If you are unmoved by any of this… It does not really matter how you might have thought or hoped this would all turn out, I am willing you to decide that the impact is not worth the blood you will have on your hands.

Our friend, Andrea, bought us the book Good People Everywhere by Lynea Gillen. We read it often and I hold out hope that those Good People really are Everywhere.


  1. I was a permanent resident for 30 years before becoming a US citizen. I didn’t want to give up my other country and waited until both countries decided they were okay with dual citizens. Ironically getting US citizenship means that now I can go back to my original country and keep my ties here. I am really torn. I am fighting here against oppression of women of color every day. It is my job. But we are thinking of leaving for a place with healthcare for everyone, that has an administration that isn’t so scared of the rest of the world. I worry that I am giving up the fight here. Leaving y’all doesn’t feel right either.

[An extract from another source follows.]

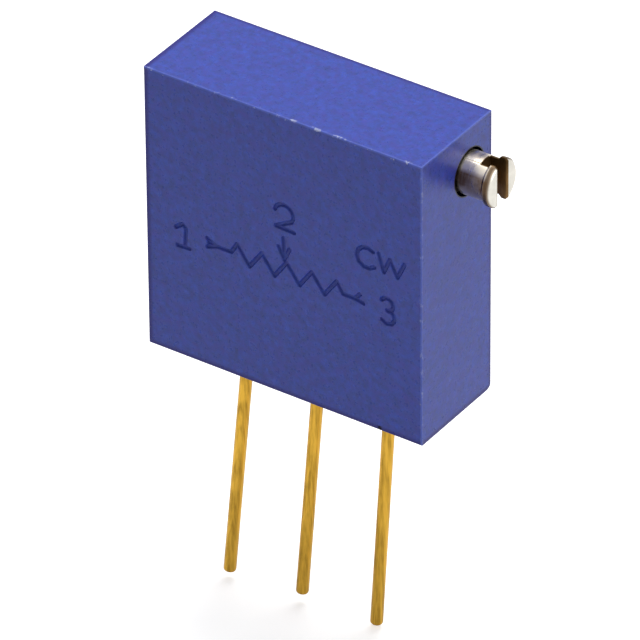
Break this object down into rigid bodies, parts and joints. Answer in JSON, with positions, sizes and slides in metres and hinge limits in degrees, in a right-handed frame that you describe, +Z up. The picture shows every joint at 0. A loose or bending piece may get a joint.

  2. Hi. I used to read your blog back in the day when I was looking for craft and sewing inspiration. Then I was curious about your experiences as an adoptive parent, and I continued reading. Eventually, understandably, you stopped posting and I stopped visiting. I clicked back to your page a few weeks ago when a parenting website linked to an idea of yours for handmade valentines. The depth and honesty of your new posts is almost overwhelming. I’m all caught up now and look forward to your future posts. Thank you for your generosity in sharing, your unflinching examination of race and white privilege, and your continued hope for humanity. America would be lucky to have you as a citizen.